From every conceivable point of view, therefore, promoting agricultural growth is the optimal strategy at present. But the strategy outlined by the NITU Aayog chief, who reportedly has proximity to Modi, talks of pursuing the neo-liberal strategy with even greater vigour, as the government’s response to the current slowdown.

It may be thought that there is no conflict between the two positions, that the government’s pursuing neo-liberalism with greater vigour does not rule out promoting agricultural growth. Hasn’t the same Modi who wants more vigorous pursuit of neo-liberalism, also said that farmers’ incomes would be doubled by 2022? But these two are mutually exclusive strategies. The pursuit of neo-liberalism necessarily means a squeeze on the petty production sector, including peasant agriculture; and a strengthening of the neo-liberal strategy will mean a further opening up of agriculture to international agribusiness, which will only make matters worse for peasant agriculture.

For a start, promoting agricultural growth would require, among other things, the provision of subsidised credit, and of assured remunerative procurement prices. The provision of higher remunerative prices, if it is not to create an inflationary situation, will have to be accompanied by higher food subsidy. This will enlarge the fiscal deficit, which is anathema for a neo-liberal regime.

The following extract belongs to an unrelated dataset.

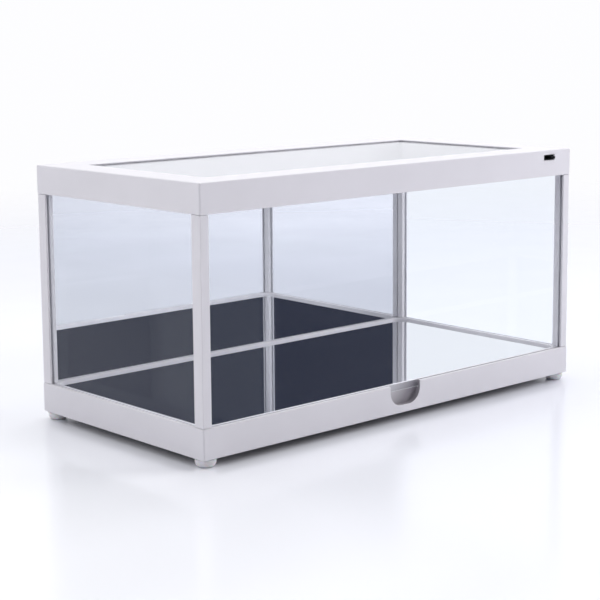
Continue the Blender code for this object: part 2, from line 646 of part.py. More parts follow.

Likewise, priority sector lending norms, with subsidised interest rates on the credit, are resented by private banks, especially foreign banks. So, a neo-liberal strategy which privatises the banking sector, is precisely what must be avoided by a government that wishes to make subsidised credit available to agriculture. The basic pre-requisites for stimulating agriculture, especially peasant agriculture, therefore, are ruled out under neo-liberalism. And the intensification of neo-liberalism that the Modi government is promising will hardly increase agricultural growth. The slowdown in the economy, therefore, will only continue.